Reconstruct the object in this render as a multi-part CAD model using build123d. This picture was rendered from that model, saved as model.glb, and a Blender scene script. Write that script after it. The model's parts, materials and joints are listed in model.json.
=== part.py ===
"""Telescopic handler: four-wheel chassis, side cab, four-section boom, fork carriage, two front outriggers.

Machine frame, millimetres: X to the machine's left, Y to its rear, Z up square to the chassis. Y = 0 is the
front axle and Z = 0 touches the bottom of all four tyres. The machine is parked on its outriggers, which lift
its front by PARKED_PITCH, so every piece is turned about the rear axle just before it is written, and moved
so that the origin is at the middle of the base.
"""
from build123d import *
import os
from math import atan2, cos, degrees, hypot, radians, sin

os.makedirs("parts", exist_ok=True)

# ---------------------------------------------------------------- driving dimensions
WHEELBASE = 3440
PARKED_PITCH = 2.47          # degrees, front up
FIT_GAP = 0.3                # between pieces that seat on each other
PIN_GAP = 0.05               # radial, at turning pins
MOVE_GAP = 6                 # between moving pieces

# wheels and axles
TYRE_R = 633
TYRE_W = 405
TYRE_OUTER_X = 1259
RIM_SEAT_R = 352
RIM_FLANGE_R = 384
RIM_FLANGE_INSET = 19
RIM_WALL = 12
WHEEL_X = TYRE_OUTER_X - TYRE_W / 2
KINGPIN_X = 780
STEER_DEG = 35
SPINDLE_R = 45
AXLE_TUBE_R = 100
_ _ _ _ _
▶ [PROBLEM TO SOLVE]:
Each line from the start of the listing above through the line containing "two front outriggers." should be copied exactly, please, with no other lines added.

▶ [OUTPUT FOR THIS EXERCISE]:
Reconstruct the object in this render as a multi-part CAD model using build123d. This picture was rendered from that model, saved as model.glb, and a Blender scene script. Write that script after it. The model's parts, materials and joints are listed in model.json.
=== part.py ===
"""Telescopic handler: four-wheel chassis, side cab, four-section boom, fork carriage, two front outriggers.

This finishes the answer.